Use character groups

\D

Matches any character except digits 0-9

^\D+$

See example here


Java:

String s= "abcdef";

if(s.matches("[a-zA-Z]+")){
     System.out.println("string only contains letters");
}

The closest option available is

[\u\l]+

which matches a sequence of uppercase and lowercase letters. However, it is not supported by all editors/languages, so it is probably safer to use

[a-zA-Z]+

as other users suggest


JavaScript

If you want to return matched letters:

('Example 123').match(/[A-Z]/gi) // Result: ["E", "x", "a", "m", "p", "l", "e"]

If you want to replace matched letters with stars ('*') for example:

('Example 123').replace(/[A-Z]/gi, '*') //Result: "****** 123"*


Pattern pattern = Pattern.compile("^[a-zA-Z]+$");

if (pattern.matcher("a").find()) {

   ...do something ......
}

pattern = /[a-zA-Z]/

puts "[a-zA-Z]: #{pattern.match("mine blossom")}" OK

puts "[a-zA-Z]: #{pattern.match("456")}"

puts "[a-zA-Z]: #{pattern.match("")}"

puts "[a-zA-Z]: #{pattern.match("#$%^&*")}"
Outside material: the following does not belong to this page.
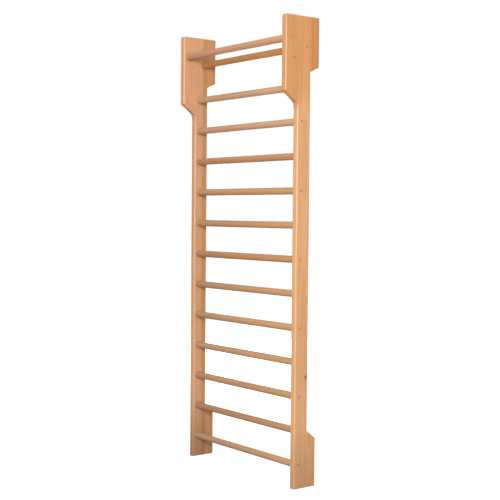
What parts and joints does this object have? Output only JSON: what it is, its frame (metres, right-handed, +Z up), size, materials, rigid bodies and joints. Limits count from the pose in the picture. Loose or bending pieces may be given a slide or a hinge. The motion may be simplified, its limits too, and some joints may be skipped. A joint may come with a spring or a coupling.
{
  "type": "wall bars",
  "caption": "Wooden wall bars: two side panels with head and foot blocks, joined by evenly spaced round rungs and two offset top bars, for climbing and hanging.",
  "frame": {"origin": "bottom centre of the object's box: on the floor, midway between the side panels and midway between the head's front face and the wall face", "axes": "+X along the rungs to the right as seen by someone who faces the bars, +Y from the user to the wall, +Z up"},
  "size_m": [0.9, 0.21, 2.3],
  "materials": {
    "upright_wood": "clear satin varnish on pale softwood",
    "block_wood": "clear satin varnish on pale softwood",
    "rung_wood": "clear satin varnish on turned hardwood",
    "plug_wood": "sanded flush and varnished",
    "dowel_wood": "raw, glued",
    "screw_steel": "zinc plated",
    "sleeve_brass": "plain"
  },
  "bodies": {
    "root": {"left_upright": "upright_wood", "left_front_head_block": "block_wood", "left_rear_head_block": "block_wood", "left_foot_block": "block_wood", "left_block_dowels": "dowel_wood", "left_rung_screws": "screw_steel", "left_screw_plugs": "plug_wood", "left_wall_sleeves": "sleeve_brass", "right_upright": "upright_wood", "right_front_head_block": "block_wood", "right_rear_head_block": "block_wood", "right_foot_block": "block_wood", "right_block_dowels": "dowel_wood", "right_rung_screws": "screw_steel", "right_screw_plugs": "plug_wood", "right_wall_sleeves": "sleeve_brass", "rung_1": "rung_wood", "rung_2": "rung_wood", "rung_3": "rung_wood", "rung_4": "rung_wood", "rung_5": "rung_wood", "rung_6": "rung_wood", "rung_7": "rung_wood", "rung_8": "rung_wood", "rung_9": "rung_wood", "rung_10": "rung_wood", "rung_11": "rung_wood", "rung_12": "rung_wood", "front_top_bar": "rung_wood", "rear_top_bar": "rung_wood"}
  },
  "joints": []
}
puts "[a-zA-Z]: #{pattern.match("#$%^&*A")}" OK


Regular expression which few people has written as "/^[a-zA-Z]$/i" is not correct because at the last they have mentioned /i which is for case insensitive and after matching for first time it will return back. Instead of /i just use /g which is for global and you also do not have any need to put ^ $ for starting and ending.

/[a-zA-Z]+/g
  1. [a-z_]+ match a single character present in the list below
  2. Quantifier: + Between one and unlimited times, as many times as possible, giving back as needed
  3. a-z a single character in the range between a and z (case sensitive)
  4. A-Z a single character in the range between A and Z (case sensitive)
  5. g modifier: global. All matches (don't return on first match)

Just use \w or [:alpha:]. It is an escape sequences which matches only symbols which might appear in words.